Timothy Garton Ash, who did yeoman work reporting from Eastern Europe before and during its escape from the Soviet Empire, files a now-trademark world-weary report in the Guardian from Malaysia, headlined I respect your articles of faith – will you respect mine?

Measured by the standards of the Middle East, indeed of most majority Muslim states, Malaysia is an exemplar of interfaith coexistence.

As the maritime trading crossroads of south-east Asia, it has for centuries been a place where all of what Europeans have called “the east” has met – Indians, Chinese and Japanese, as well as the native peoples. Its population became even more diverse under the aegis, at once repressive and transforming, of Portuguese, Dutch and British colonialists. (From the window of the National History Museum, which is housed in a building where John Major once worked as a banker, you still peer down on a somewhat melancholy cricket pitch.) This place was globalised well before anyone talked of globalisation.

Look a little closer, however; talk to Malaysians from the minority faiths as well as critical observers within the Muslim community, and the picture becomes more muddy – as befits a city whose name means “muddy confluence”. For a start, the communities coexist rather than co-mingle. I’m told there is relatively little intermarriage. This is no melting-pot. “We live and let live,” says the Buddhist businessman of Sri Lankan origin. Apart from anything else, the different groups’ religious prescriptions often prevent them eating each other’s food.

Of course there’s nothing wrong with such peaceful coexistence. The same was true of another often-lauded exemplar of multiculturalism, Sarajevo, before the second world war, and it is probably true of parts of London and New York today. Only advancing secularism (as in Sarajevo under the communist regime led by Marshal Tito) or farreaching assimilation (as has been traditional in France and America) produces the deeper mixing. But retaining separate communities does mean that politics remain group-based and there is always the potential for violent conflict to erupt, as happened here in 1969, if one group feels strongly disadvantaged.

In Malaysia, all communities are equal but some are more equal than others. Although the National Front coalition, which has been in power since 1957, includes Chinese and Indian parties, the Muslim Malay majority is dominant. While the Chinese still have a predominant position in the business community, there is affirmative action for the Muslim Malays, and other “indigenous” groups, in access to higher education, jobs in the civil service, government contracts and housing. Inter-ethnic and inter-religious conflict is avoided not by the systematic balancing mechanisms of a liberal democracy, with fully representative politics, free media and independent courts, but by a semi-democratic, semiauthoritarian balancing act, with a distinct tilt towards the Malay Muslim side. The day I arrived, the government announced the indefinite suspension of the Sarawak Tribune newspaper, which published one of the Danish cartoons. It also made it an offence for anyone to publish, import, produce, circulate or even possess copies of the caricatures….

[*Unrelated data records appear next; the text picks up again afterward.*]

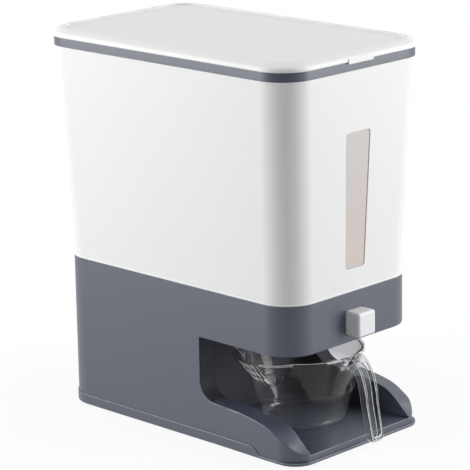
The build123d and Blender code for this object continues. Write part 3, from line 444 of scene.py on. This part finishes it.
def clear_wall_material():
    material, graph = new_material("clear_plastic")
    where = graph.place()
    haze = graph.noise(where, haze_scale, 3.0)
    mouth_shade = graph.axes(where)[2].share(mouth_shade_from_z, mouth_shade_full_z)
    wall = graph.add(
        "ShaderNodeBsdfPrincipled", None,
        # Painted shade: the wall turns grey towards the mouth.
        Base_Color=graph.mix(mouth_shade, (0.985, 0.985, 0.985, 1.0), (0.5, 0.5, 0.52, 1.0)),
        Roughness=0.015 + haze * 0.04,
        IOR=wall_ior,
        Transmission_Weight=1.0,
        Coat_Weight=0.2,
        Coat_IOR=1.5,
        Coat_Roughness=0.03,
        Normal=graph.bump(graph.noise(where, uneven_wall_scale, 1.0), mm(0.05), 0.15),
    )
    skin = graph.add("ShaderNodeBsdfPrincipled", None, Base_Color=grey(0.6), Roughness=0.35, IOR=1.3)
    let_lamps_through(graph, graph.mix_shader(haze * more_haze + least_haze, wall, skin))
    return material


clear_plastic = clear_wall_material()
print("cup's axis at y", round(cup_axis.y, 4), "rim at z", round(cup_high.z, 4))

# %% [markdown]
# The handle and the strainer are thin ribs and bars. Bending light in each of them would turn them into
# noise at this size, so they are films: a share of grey plastic over what is seen straight through. The eye
# reads such ribs by the outlines that bent light draws, so the rounded edges get painted light instead: a
# nearly white film as a painted highlight, and a dark one as a painted dark edge.

# %% The cup's films
streak_scale = 160.0
darker_streak, lighter_streak = 0.8, 1.2
thinnest_film, thicker_film = 0.6, 0.8


def clear_film_material(name, tint, body, share):
    """A film that is a share of plastic of the body's grey. The rest is see-through, with a tint."""
    material, graph = new_material(name)
    where = graph.place()
    streaks = graph.noise(where, streak_scale, 2.0)
    window = graph.add("ShaderNodeBsdfTransparent", None, Color=(*tint, 1.0))
    skin = graph.add(
        "ShaderNodeBsdfPrincipled", None,
        Base_Color=graph.mix(streaks, grey(body * darker_streak), grey(body * lighter_streak)),
        Roughness=0.16 + streaks * 0.1,
        IOR=1.5,
    )
    uneven = (share * (streaks * thicker_film + thinnest_film)).clamped()
    let_lamps_through(graph, graph.mix_shader(uneven, window, skin))
    return material


# The first film is a painted highlight for rounded edges. The last is a painted dark edge.
clear_painted_highlight = clear_film_material("clear_painted_highlight", (0.9, 0.92, 0.92), 0.95, 0.92)
clear_handle = clear_film_material("clear_handle", (0.84, 0.85, 0.87), 0.30, 0.10)
clear_film = clear_film_material("clear_film", (0.93, 0.94, 0.94), 0.2, 0.03)
clear_painted_dark_edge = clear_film_material("clear_painted_dark_edge", (0.30, 0.31, 0.33), 0.1, 0.2)
print("films", clear_painted_highlight.name, clear_handle.name, clear_film.name, clear_painted_dark_edge.name)

# %% [markdown]
# The solids arrive as loose triangles. A merged copy has shared corners, so it can be shaded smoothly
# where the real face is curved and stay sharp at real edges. Flat regions are dissolved into single
# faces first, which leaves only the edges that matter.

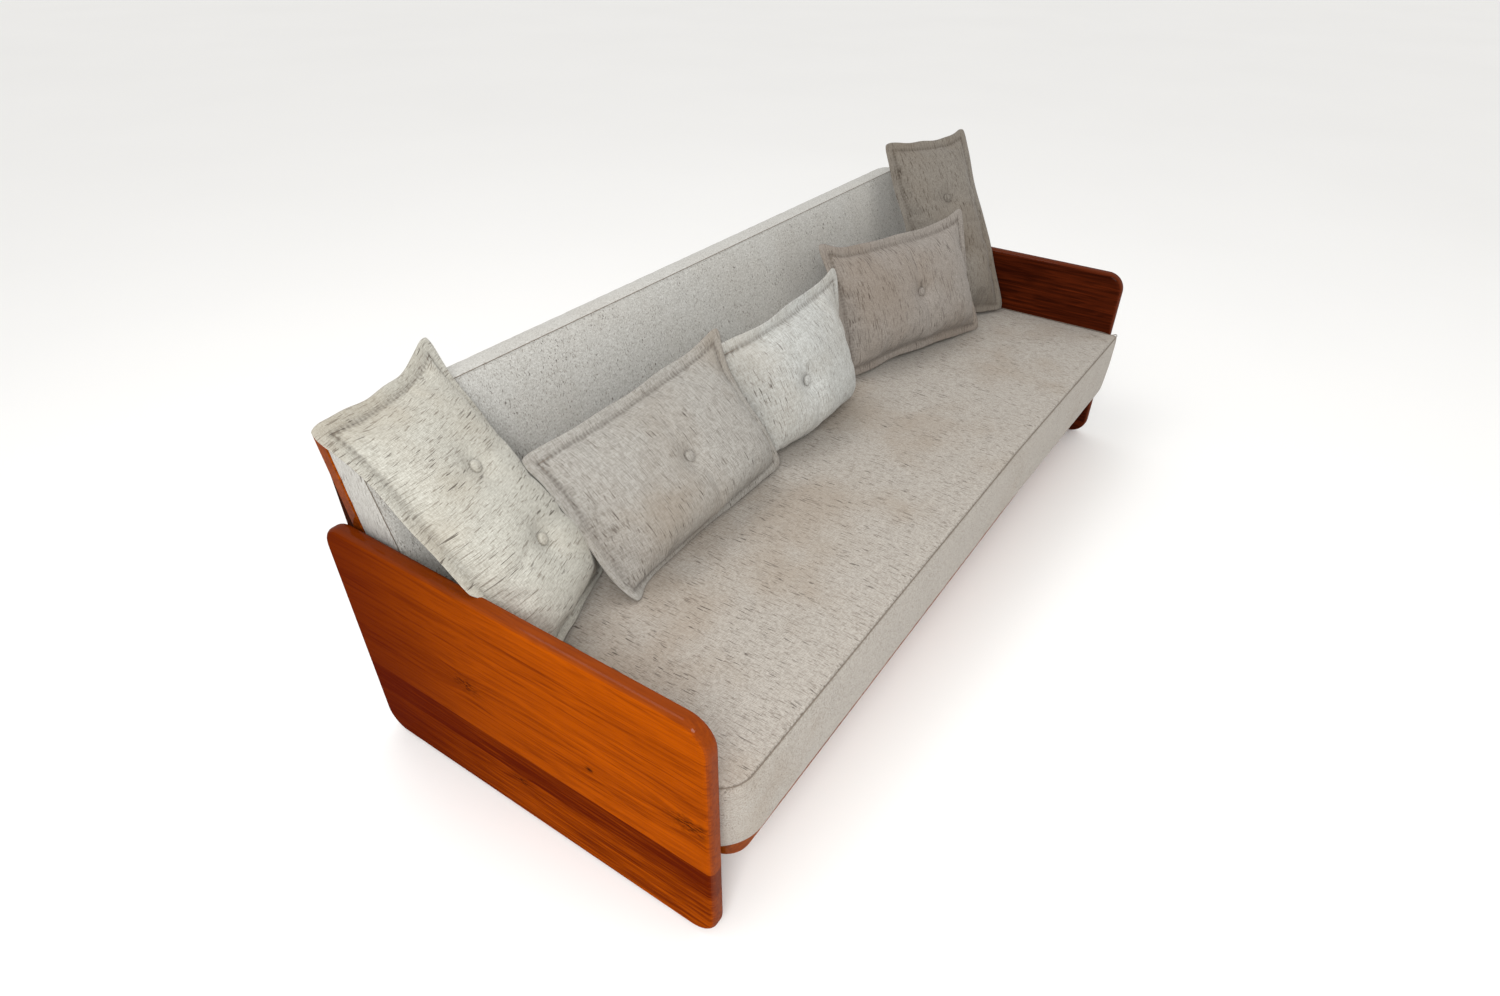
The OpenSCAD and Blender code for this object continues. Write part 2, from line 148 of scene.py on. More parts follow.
def tweed(name, along, tint, stain=0.3, seed=0.0, painted_seam_shade=0.75):
    """Slubby wool and linen weave, with dark flecks that run along one axis of the cloth.

    tint scales every tone, stain is how strongly worn patches show, and the last argument is how
    strongly painted shade darkens the cloth along seams and round buttons.
    """
    mat, tree, bsdf = new_material(name, 0.94, Sheen_Weight=0.1, Sheen_Roughness=0.5,
                                   Specular_IOR_Level=0.1)
    co = node(tree, "ShaderNodeAttribute", attribute_name=WEAVE).outputs["Vector"]
    off = (seed, seed * 1.7, seed * 0.6)
    weft_axis = Z if along == X else X
    warp = noise_at(tree, scaled(tree, co, stretch(along, *WARP), off), 3, 0.6)
    weft = noise_at(tree, scaled(tree, co, stretch(weft_axis, *WEFT), off[::-1]), 2, 0.6)
    grit = noise_at(tree, scaled(tree, co, [GRIT] * 3, off), 1, 0.5)
    cloud = noise_at(tree, scaled(tree, co, [CLOUD] * 3, off), 2, 0.5)
    patch = noise_at(tree, scaled(tree, co, [PATCH] * 3, off), 2, 0.5)
    small = noise_at(tree, scaled(tree, co, stretch(along, *SMALL_FLECK), off), 1, 0.5)
    large = noise_at(tree, scaled(tree, co, stretch(along, *LARGE_FLECK), off[::-1]), 1, 0.5)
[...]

You may say: what right have I, as a westerner, a guest and a descendant of British colonialists to boot, to point these things out? Indeed, the religion with which I grew up teaches that one should start by criticising one’s own faults rather than those of others. That seems to me a good principle. So my first responsibility is to look at the way my own communities – Oxford, Britain, the EU, the west – treat their own minorities, not least their Muslim minorities. We have plenty of discrimination and double standards of our own.

Does that disqualify me from commenting on other countries’ shortcomings? I think not, especially when what I’m doing is reporting criticisms made to me by Malaysians, people who do not feel they can speak entirely freely in their own country and who would not be published if they did. In fact, I believe that as a writer with access to free media I have a duty to speak up for those who cannot speak freely for themselves. That’s my strongly held belief, and I trust that political leaders of other faiths, including Islam, will respect my beliefs. Then we can have a productive interfaith dialogue.